To tackle these issues, transition metal oxides based on platforms
such as SrTiO3 have emerged as a more inexpensive and benign
alternative. However, their ZT is typically limited by a high thermal
conductivity (κ), since for a high κ, the temperature across the
material becomes uniform more quickly, and the lowered temperature
difference—the driving force behind the thermoelectric
conversion—causes electric power generation to decrease as well.
Against this backdrop, a research team including Associate Professor
Takayoshi Katase from Tokyo Institute of Technology (Tokyo Tech),
Japan recently discovered a new approach to reducing κ and boosting
the performance of SrTiO3 by hydrogen substitution.

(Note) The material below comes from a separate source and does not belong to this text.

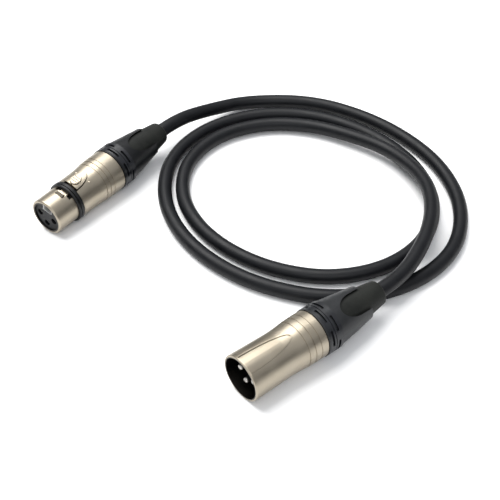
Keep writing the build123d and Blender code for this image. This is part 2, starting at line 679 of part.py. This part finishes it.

Conventionally, the use of light elements is expected to increase the
κ originating from lattice vibration (κlat), leading to the adoption
of heavy elements to reduce the κlat. In contrast, in their study
published in Advanced Functional Materials, the team discovered that
the κlat of SrTiO3 could be reduced to less than half its original
value by substituting a light element, namely hydrogen.
They clarified the mechanism underlying their observation using
first-principles calculations, which showed that substituting a
portion of the oxygen anions (O−) with hydrogen anions (H−), yielding
compounds of the form SrTiO3−xHx, results in a mixture comprising a
strong Ti-O bond and a weak Ti-H bond. These randomly distributed Ti-(O,H)
bonds, in turn, largely decrease κlat.
The team also found that SrTiO3−xHx polycrystals exhibit high electron
mobility comparable to that of single-crystal materials without any
deterioration in electron conduction across grain boundaries. Based on
these two effects, a low thermal conductivity along with a high
electrical output power are realized at the same time, resulting in an
improved thermoelectric conversion efficiency in the SrTiO3−xHx
polycrystal.
Overall, these findings can open doors to innovative strategies for
developing next-generation thermoelectric materials. "In future, the
hydrogen substitution approach would realize excellent environmentally
benign thermoelectric materials that do not require the use of heavy
elements," concludes Dr. Katase.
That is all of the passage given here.